In order to avoid all of the confusion, I have just been going through the motions... 
Getting everything I need for five months to fit in two less-than-fifty-pounds bags. 
Saying goodbye to my best friends. 
Scanning and emailing and making copies of important documents. 
Making sure that Mom and Dad are set for once I'm gone. 
At this point, all of the logistics are as good as they are going to get.
It's all about heart change from here on out. A good friend of mine told me this summer that our biggest prayer is always that God will change our hearts. I'm going to a place that is anything but North Carolina. The food is different. The people are different. The communication is different. Everything is different. But the one thing that is constant is God. In the midst of change and uncertainty and sadness, He promises to be steady and firm. I am so excited to be stripped of everything that I know- everything that is comfortable- so that I may gain more intimacy with the Father than I have ever known. He is the same God in Zambia that He is in Maiden that He is in Cambodia that He is in Raleigh. I pray that He will open my eyes to struggles I didn't even realize existed and that He will literally break my heart for the people around me. I pray that in five months I am not the same Risa who is writing this. 

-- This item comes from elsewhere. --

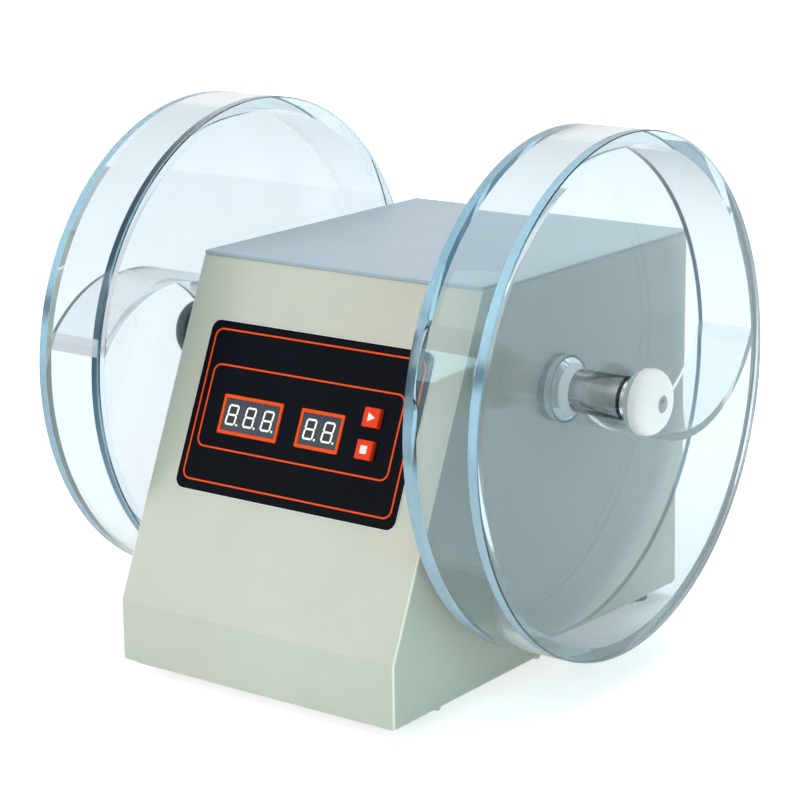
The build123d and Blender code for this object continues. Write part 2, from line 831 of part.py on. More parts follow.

I know fully well that it isn't going to be easy but I do know that everything will be worth it. Thank you to everyone who has walked through this whole process with me. You have planned surprise parties. You have taken me out to eat. You have given me sweet, thoughtful gifts. You have organized fundraisers. You have prayed for me. You have driven far just to give me a hug. You have contributed to some of the best looking journals Africa will have ever seen. Above all, you have loved me.